Con La mala vida en Los Pedroches, en fin, el lector pasará buenos ratos, que es un generoso fin en sí mismo, se enterará de cómo eran nuestros antepasados y la sociedad que tejieron y, cuando lo termine, se quedará con un regusto muy agradable.

* Extracto de mi intervención en la presentación del libro.

sábado, 6 de agosto de 2022

Y los caminos de Adroches XVII: El Viso o La vida en barbecho

 

Cuando era joven, había varias discotecas en El Viso y los muchachos de Pozoblanco íbamos a ellas buscando aventuras y oportunidades, algunas de las cuales cuajaron en parejas mixtas, que desde entonces fueron parte de nuestras vidas. Luego, hice las prácticas de trabajo en el Ayuntamiento de El Viso, fui muchas ediciones a las fiestas en honor de la abuela Santa Ana y fueron incontables las noches que visité su centro de salud cuando Carmen estuvo allí haciendo guardias. He ido a El Viso con causa y sin causa, montones de veces, para hacer algo y para no hacer nada, he navegado en piragua por el pantano de La Colada, he comido en la huerta de Los Frailes el lunes de Pascua, he visto las vaquillas desde la barrera en los días de feria, he disfrutado muchas ediciones del auto de los Reyes Magos y, entre otras cosas, he andado por muchos de sus caminos.  

Todavía es invierno cuando comienzo junto a la Piscina Municipal el camino que propone Adroches para El Viso, pero ya se vislumbra la primavera, es media mañana y el Sol me manda una luz blanda y un calor tibio, escondido por momentos entre las nubes. Ha llovido recientemente y los campos, que tenían la piel seca y áspera de los labradores antiguos, tienen ahora un verdor claro y la cara lustrosa, como si se le hubieran dado un lavado y vinieran hidratándola desde hace días con algún emplasto casero. Mientras camino, veo grietas en la faz del campo, pero son hechas a propósito, con el afán de dejarla en barbecho.

Cuando era chico, mi abuelo Juan me explicó la necesidad de labrar al tercio para dejar recuperarse a la tierra, y me puso como ejemplo una cerca conocida por mí a la que, obligados por la necesidades de la posguerra, se la había puesto en producción dos años seguidos: aquella cerca no produjo el segundo año lo que el primero ni pudo producir durante muchos años. Luego, oí que se podía lograr una producción agrícola más eficiente rotando los cultivos, de manera que unos aprovecharan los nutrientes que no aprovechaban los otros. Y, más tarde, oí que la eficiencia había llegado a tal punto que era necesario producir menos para mantener los precios, por lo que la Unión Europea obligó en la PAC a dejar un porcentaje de tierras en barbecho.
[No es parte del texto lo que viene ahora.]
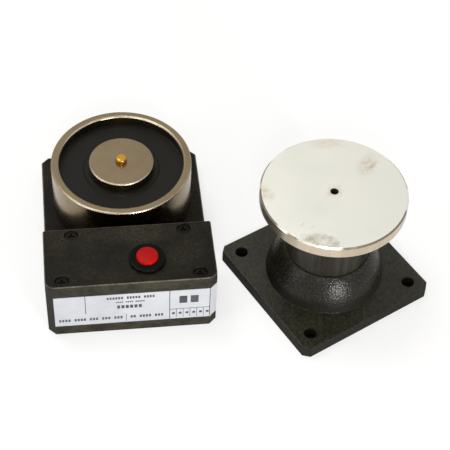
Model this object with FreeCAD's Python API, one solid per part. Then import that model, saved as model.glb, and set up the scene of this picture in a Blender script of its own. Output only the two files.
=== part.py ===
import FreeCAD, Part
import math
import os

# An electromagnetic door holder in its two halves. The magnet unit is fixed to the wall and holds a pot
# magnet, its release button and the wiring. The armature unit is fixed to the door and carries a steel
# disc on a ball joint. Both halves lie on Z = 0 with their fixing faces down. The origin is on the
# magnet's axis, +X is to the right, +Y is to the magnet's end and +Z points out of the wall.
# All sizes are in millimetres.

# Clearances, and how near two places are to count as one
bond_gap = 0.05
running_gap = 0.08
screw_gap = 0.2
moulding_gap = 0.2
same_place = 0.000001

# Housing of the magnet unit
housing_width = 75.0
upper_length = 28.5
lower_length = 71.5
plate_height = 9.0
shell = 3.0
corner_cut = 3.2
plate_round = 0.8
rib_thickness = 1.8
rib_count = 6
hub_radius = 8.0

# Junction box at the foot of the housing
box_length = 33.0
box_height = 33.0
box_wall = 2.6
box_floor = 3.0
cover_thickness = 3.0
cover_corner = 4.2
cover_back_corner = 1.0
cover_round = 0.7
lip_thickness = 1.4
lip_depth = 2.0

# Holes for the wall screws
wall_hole_radius = 2.5
wall_hole_side = 7.0
wall_hole_upper = 7.5
wall_hole_lower = 14.5
wall_boss_radius = 4.6
wall_hole_chamfer = 0.5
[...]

Cuando escribo esto, la invasión de Ucrania por Rusia (ambos grandes exportadores de cereales) ha hecho que se produzca un alza generalizada en los precios de los insumos agrícolas y se tenga la sensación de un posible desabastecimiento, por lo que quienes saben de esto están cuestionando la existencia de los barbechos, que dejan cientos de miles de hectáreas sin sembrar.

Aunque no soy agricultor ni ganadero y entiendo más bien poco de campo, reconozco que tal vez deba eliminarse el sistema de barbecho para volver a la rotación de cultivos, que hace más productiva la tierra y abarata los precios. Todo mientras no se ponga tan en cuestión el barbecho que decidan suprimirlo para todo, también para la vida: al fin y al cabo, las mejores épocas de la vida son esas, las que uno dedica a recuperar los nutrientes perdidos en el trabajo, las de barbecho.